_Exercise aim:_
Please restate, exactly as written, the lines running from the beginning of the material through the line that has "SEAT_FLAT_RADIUS = 0.012" in it.
───
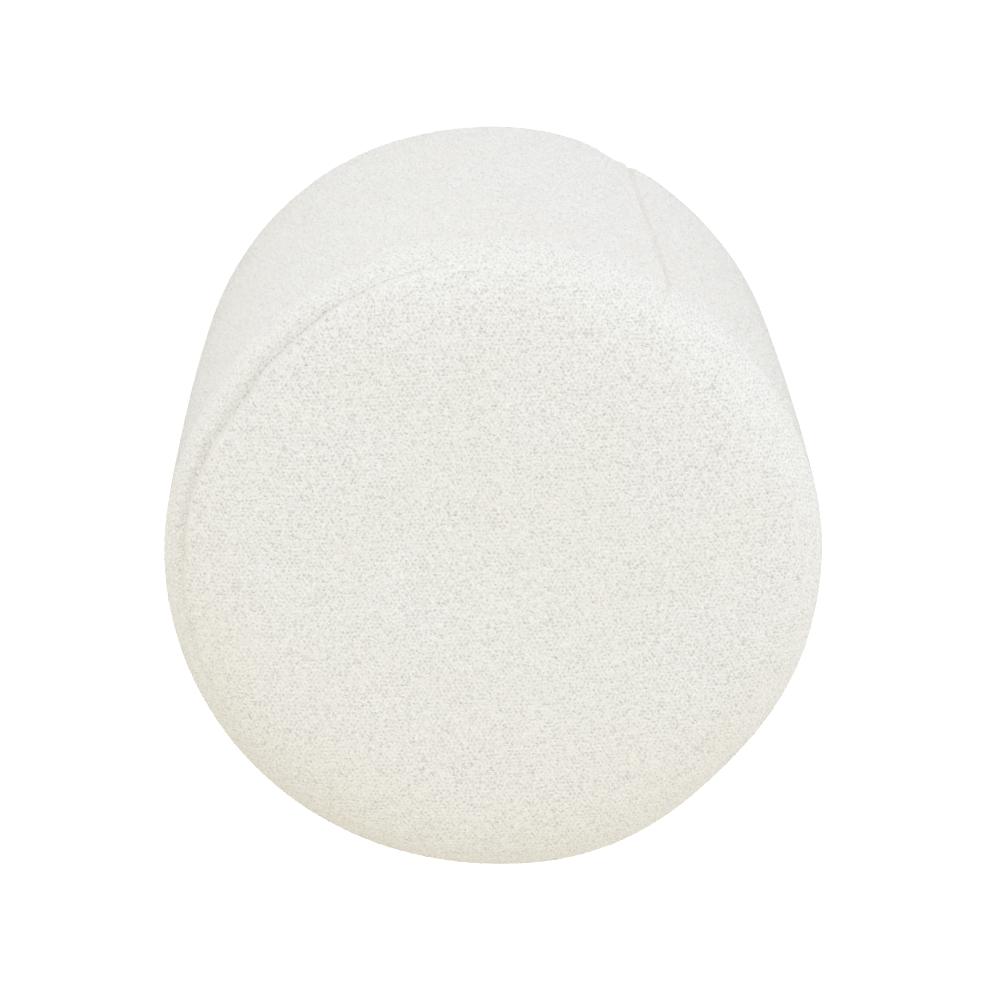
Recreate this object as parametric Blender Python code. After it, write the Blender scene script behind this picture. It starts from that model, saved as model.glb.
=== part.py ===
"""Round ottoman covered in looped cloth: a crowned seat panel, a filled wall band and a base panel.

The ottoman stands on its base panel. The origin is the centre of its underside, +Z is up, sizes are metres.
Every solid is turned about Z from a profile, then its outline is made uneven by the table FILLING.
"""
import math

import bmesh
import bpy

# Overall sizes
FULL_HEIGHT = 0.435
WIDEST_RADIUS = 0.230
SEAM_HEIGHT = 0.414          # where seat panel and wall band are sewn together
PANEL_GAP = 0.0003           # between two pieces that meet

# One rounding runs from the crown of the seat, over the seam ring, to the widest line of the wall
CROWN_RISE = 0.006
ROUNDING_POWER = 8.45        # how square the rounding is
SHOULDER_DROP = 0.0253       # from the seam height down to the widest line

# Seat panel
SEAM_RADIUS = 0.2147
SEAT_DEPTH = 0.035           # filling below the seam height
SEAT_FLAT_RADIUS = 0.012     # the level spot at the middle

# Valley of the seam ring: degrees round the ottoman, and metres below the rounding
SEAM_RING = (
    {"azimuth": 0.0, "valley": 0.0056},
    {"azimuth": 12.0, "valley": 0.0036},
    {"azimuth": 26.0, "valley": 0.0010},
    {"azimuth": 36.0, "valley": 0.0},
    {"azimuth": 278.0, "valley": 0.0},
    {"azimuth": 298.0, "valley": 0.0015},
    {"azimuth": 314.0, "valley": 0.0048},
    {"azimuth": 330.0, "valley": 0.0078},
    {"azimuth": 348.0, "valley": 0.0076},
    {"azimuth": 360.0, "valley": 0.0056},
)
VALLEY_OFFSET = 0.0010       # it is deepest this far outside the stitching,
VALLEY_SEAT_WIDTH = 0.0022   # steep on the seat's side
VALLEY_WALL_WIDTH = 0.0052   # and soft on the wall's side

# Wall band
LOWER_RADIUS = 0.2208
WALL_FULLNESS = 0.85         # 0 is a straight taper from widest to lower radius, 1 is upright at the top
FOOT_HEIGHT = 0.0253
FOOT_WIDTH = 0.0276
FOOT_LIFT = 0.0015           # the foot's sewn edge hangs this far above the surface

# Base panel
BASE_RADIUS = LOWER_RADIUS - FOOT_WIDTH
BASE_THICKNESS = 0.004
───
_Exercise output:_
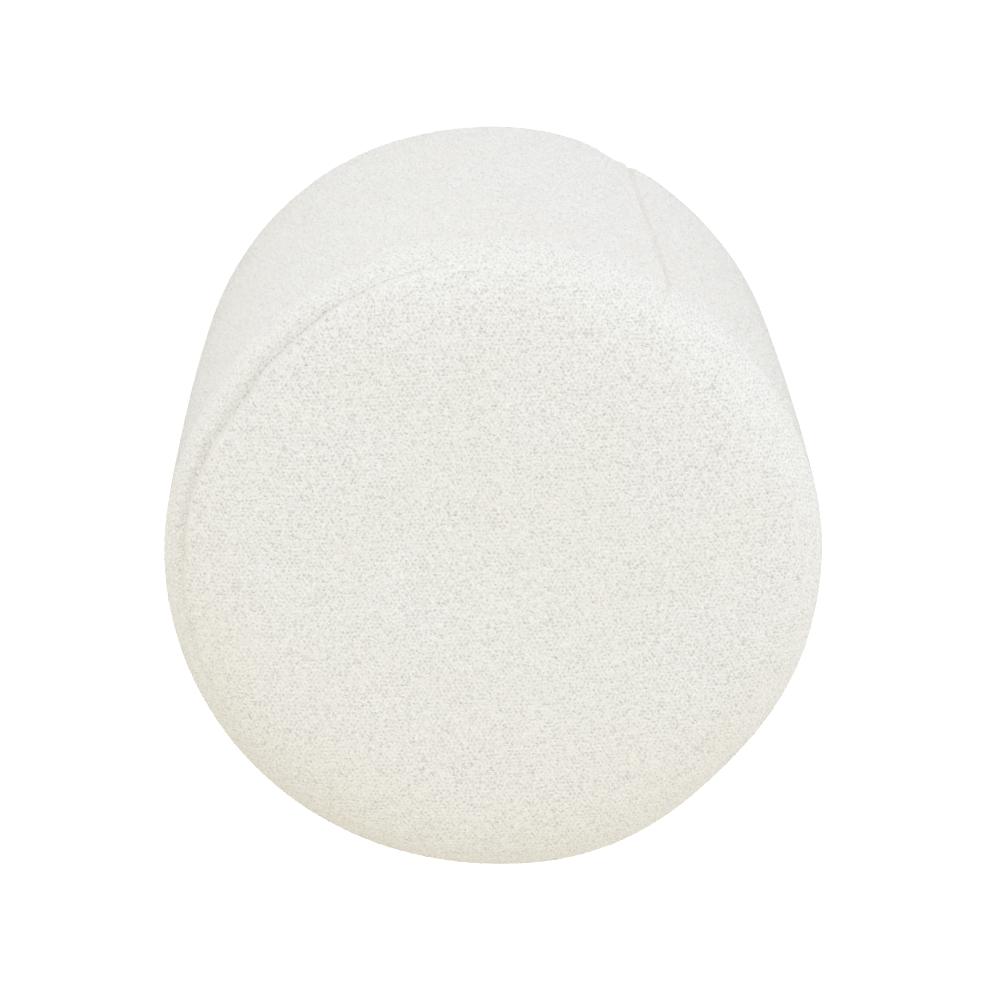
Recreate this object as parametric Blender Python code. After it, write the Blender scene script behind this picture. It starts from that model, saved as model.glb.
=== part.py ===
"""Round ottoman covered in looped cloth: a crowned seat panel, a filled wall band and a base panel.

The ottoman stands on its base panel. The origin is the centre of its underside, +Z is up, sizes are metres.
Every solid is turned about Z from a profile, then its outline is made uneven by the table FILLING.
"""
import math

import bmesh
import bpy

# Overall sizes
FULL_HEIGHT = 0.435
WIDEST_RADIUS = 0.230
SEAM_HEIGHT = 0.414          # where seat panel and wall band are sewn together
PANEL_GAP = 0.0003           # between two pieces that meet

# One rounding runs from the crown of the seat, over the seam ring, to the widest line of the wall
CROWN_RISE = 0.006
ROUNDING_POWER = 8.45        # how square the rounding is
SHOULDER_DROP = 0.0253       # from the seam height down to the widest line

# Seat panel
SEAM_RADIUS = 0.2147
SEAT_DEPTH = 0.035           # filling below the seam height
SEAT_FLAT_RADIUS = 0.012     # the level spot at the middle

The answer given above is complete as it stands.